There's also a video of me giving that talk, where I am getting slowly more drunk towards the end. Not on the internetz though I hope
 
8:20 PM
@Jimbo link or you'll never drink again
 
@Ocramius I don't have it. It doesn't exist
 
-.-
 
I do however need to write an abstract for a talk, and don't know where to start. Any pointers? :P
 
Zeev... Holy fuckballs is he annoying
and also a hypocrite
 
But no, say how you really feel.
 
8:23 PM
how I really feel?
this is fucking retarted
they published gamed results. I called him out, and I'm the bad guy
WHAT THE FUCK
 
@ircmaxell Relax, have a cup of tea. Screw those guys, you have tea
 
@ircmaxell, you're one of the only highly technical people on internals that ever calls them out on their crap. Of course you're gonna be the fall guy.
 
@ircmaxell hmm. Well… I think I can understand them this time (But I think I can assume that you usually don't insult, so I wonder a bit how they thought it would have been intended that way…)
 
My response to Zeev in private:
I'm not blaming him personally.

But publishing an apples-to-oranges benchmark needs to be called out. It shows that his POC is faster than GCC compiled C. But only if you give it a major crutch.
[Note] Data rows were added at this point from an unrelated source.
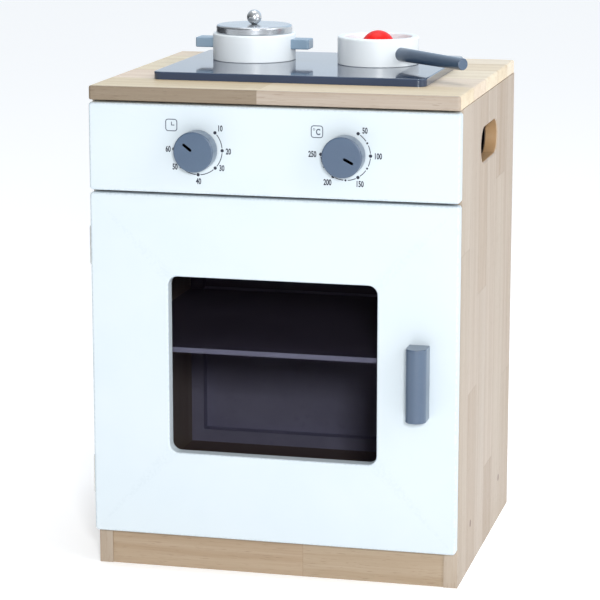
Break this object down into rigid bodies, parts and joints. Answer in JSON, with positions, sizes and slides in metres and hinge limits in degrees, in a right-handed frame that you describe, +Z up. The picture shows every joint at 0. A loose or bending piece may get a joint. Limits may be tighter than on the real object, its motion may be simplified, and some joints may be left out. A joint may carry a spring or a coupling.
{
  "type": "toy kitchen",
  "caption": "Wooden toy cooker: board cabinet with windowed oven door, turning dials, raised hob plate, lidded pot and long-handled pan.",
  "frame": {"origin": "on the floor, at the centre of the overall footprint, handle included", "axes": "+X to the viewer's right, -Y out of the door's front, +Z up"},
  "size_m": [0.4053, 0.377, 0.5938],
  "materials": {
    "side_wood": "clear matt lacquer on upright staves",
    "worktop_wood": "clear matt lacquer on lengthwise staves",
    "plinth_wood": "clear matt lacquer",
    "inner_wood": "raw sanded",
    "front_paint": "white satin lacquer",
    "vessel_paint": "white satin lacquer",
    "slate_paint": "slate blue satin lacquer",
    "hob_paint": "dark blue-grey gloss lacquer",
    "grey_board": "grey painted board",
    "silver_paint": "silver metallic lacquer on wood",
    "red_paint": "red gloss lacquer",
    "smoked_acrylic": "smoked clear sheet",
    "zinc_steel": "zinc plated",
    "plated_steel": "nickel plated",
    "catch_plastic": "moulded",
    "magnet": "ferrite with steel shoes",
    "felt": "pressed felt"
  },
  "bodies": {
    "cabinet": {"left_side_panel": "side_wood", "right_side_panel": "side_wood", "bottom_panel": "inner_wood", "divider_panel": "inner_wood", "worktop": "worktop_wood", "plinth": "plinth_wood", "back_panel": "grey_board", "back_batten_left": "inner_wood", "back_batten_right": "inner_wood", "back_batten_bottom": "inner_wood", "back_batten_top": "inner_wood", "front_rail": "inner_wood", "rear_rail": "inner_wood", "front_cleat": "inner_wood", "shelf": "grey_board", "control_panel": "front_paint", "hob_plate": "hob_paint", "hob_screws": "zinc_steel", "worktop_screws": "zinc_steel", "carcass_screws": "zinc_steel", "screw_plugs": "inner_wood", "divider_dowels": "inner_wood", "control_panel_screws": "zinc_steel", "back_panel_screws": "zinc_steel", "frame_leaf_upper": "plated_steel", "frame_leaf_lower": "plated_steel", "hinge_pin_upper": "plated_steel", "hinge_pin_lower": "plated_steel", "frame_hardware_screws": "zinc_steel", "catch_body": "catch_plastic", "catch_magnet": "magnet"},
    "door": {"door_panel": "front_paint", "window_pane": "smoked_acrylic", "pane_screws": "zinc_steel", "door_handle": "slate_paint", "handle_screws": "zinc_steel", "door_leaf_upper": "plated_steel", "door_leaf_lower": "plated_steel", "door_hardware_screws": "zinc_steel", "strike_plate": "plated_steel"},
    "timer_dial": {"timer_knob": "slate_paint", "timer_spindle": "inner_wood", "timer_felt": "felt", "timer_washer": "zinc_steel", "timer_screw": "zinc_steel"},
    "temperature_dial": {"temperature_knob": "slate_paint", "temperature_spindle": "inner_wood", "temperature_felt": "felt", "temperature_washer": "zinc_steel", "temperature_screw": "zinc_steel"},
    "pot": {"pot_body": "vessel_paint", "pot_handle_left": "slate_paint", "pot_handle_right": "slate_paint", "pot_handle_dowels": "inner_wood"},
    "lid": {"pot_lid": "silver_paint", "lid_knob": "silver_paint"},
    "pan": {"pan_body": "vessel_paint", "pan_handle": "slate_paint"},
    "tomato": {"tomato": "red_paint"}
  },
  "joints": [
    {"name": "door_swing", "type": "hinge", "parent": "cabinet", "child": "door", "pos_m": [-0.2028, -0.147, 0.2285], "axis": [0, 0, -1], "range_deg": [0, 180]},
    {"name": "timer_turn", "type": "hinge", "parent": "cabinet", "child": "timer_dial", "pos_m": [-0.0795, -0.1615, 0.4655], "axis": [0, 1, 0], "continuous": true},
    {"name": "temperature_turn", "type": "hinge", "parent": "cabinet", "child": "temperature_dial", "pos_m": [0.0795, -0.1615, 0.4655], "axis": [0, 1, 0], "continuous": true},
    {"name": "pot_lift", "type": "slide", "parent": "cabinet", "child": "pot", "axis": [0, 0, 1], "range_m": [0, 0.1]},
    {"name": "lid_lift", "type": "slide", "parent": "pot", "child": "lid", "axis": [0, 0, 1], "range_m": [0, 0.06]},
    {"name": "pan_lift", "type": "slide", "parent": "cabinet", "child": "pan", "axis": [0, 0, 1], "range_m": [0, 0.1]},
    {"name": "tomato_lift", "type": "slide", "parent": "pan", "child": "tomato", "axis": [0, 0, 1], "range_m": [0, 0.06]}
  ]
}
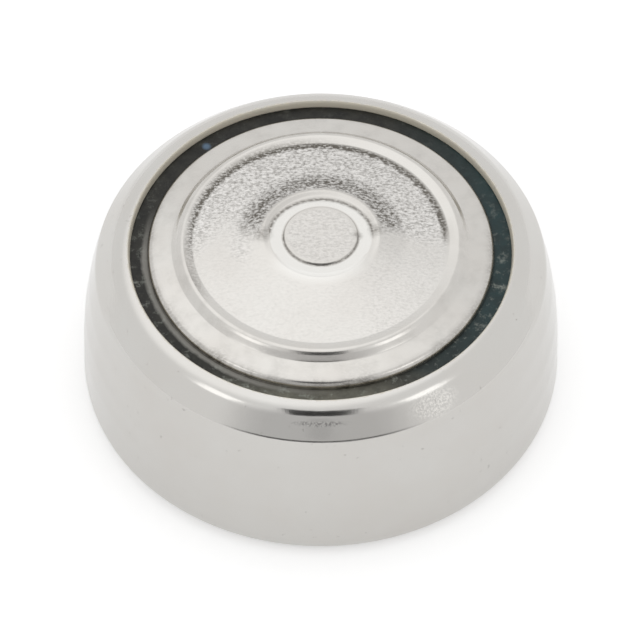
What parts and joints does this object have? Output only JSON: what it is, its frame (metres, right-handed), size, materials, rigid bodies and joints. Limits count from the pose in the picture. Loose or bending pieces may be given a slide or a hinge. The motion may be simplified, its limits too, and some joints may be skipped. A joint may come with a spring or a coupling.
{
  "type": "button cell battery",
  "caption": "Round button cell: plated steel can with a rolled rim, dark sealing ring and a stepped cap with a frosted contact field and a raised centre; supplies low direct voltage.",
  "frame": {"origin": "centre of the can's flat base, on the axis", "axes": "+Z along the axis, from the positive base to the negative contact"},
  "size_m": [0.0116, 0.0116, 0.0053],
  "materials": {
    "can_plating": "bright nickel plate over drawn steel, lightly scuffed",
    "cap_plating": "bright nickel plate, with a frosted contact field",
    "gasket_nylon": "dark moulded nylon with a film of sealant",
    "cathode_mix": "pressed dark oxide and graphite powder",
    "separator_membrane": "thin smooth membrane",
    "absorbent_fibre": "soft non-woven fibre, damp",
    "zinc_paste": "grey zinc powder in a gel"
  },
  "bodies": {
    "root": {"positive_can": "can_plating", "negative_cap": "cap_plating", "sealing_gasket": "gasket_nylon", "cathode_pellet": "cathode_mix", "separator_disc": "separator_membrane", "absorbent_pad": "absorbent_fibre", "zinc_anode": "zinc_paste"}
  },
  "joints": []
}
Just like I would expect to be called out if I did that. If we can't talk about code on a level playing field, separated from emotion, then we're lost. I wasn't trying to impune either him or Zend. I was simply pointing out the numbers that he posted were completely bogus.
 
@ircmaxell just wondering… is the difference really that significant? print rountine is just called about a 1600 times there
 
8:27 PM
his response:
> I'm not blaming him personally.

You're not?

You could have absolutely said that you think the methodology is wrong, poor, problematic, inadequate - you name it.  You did name it, "Sneaky" and "Completely Fake" - which is simply unacceptable, and that's an understatement.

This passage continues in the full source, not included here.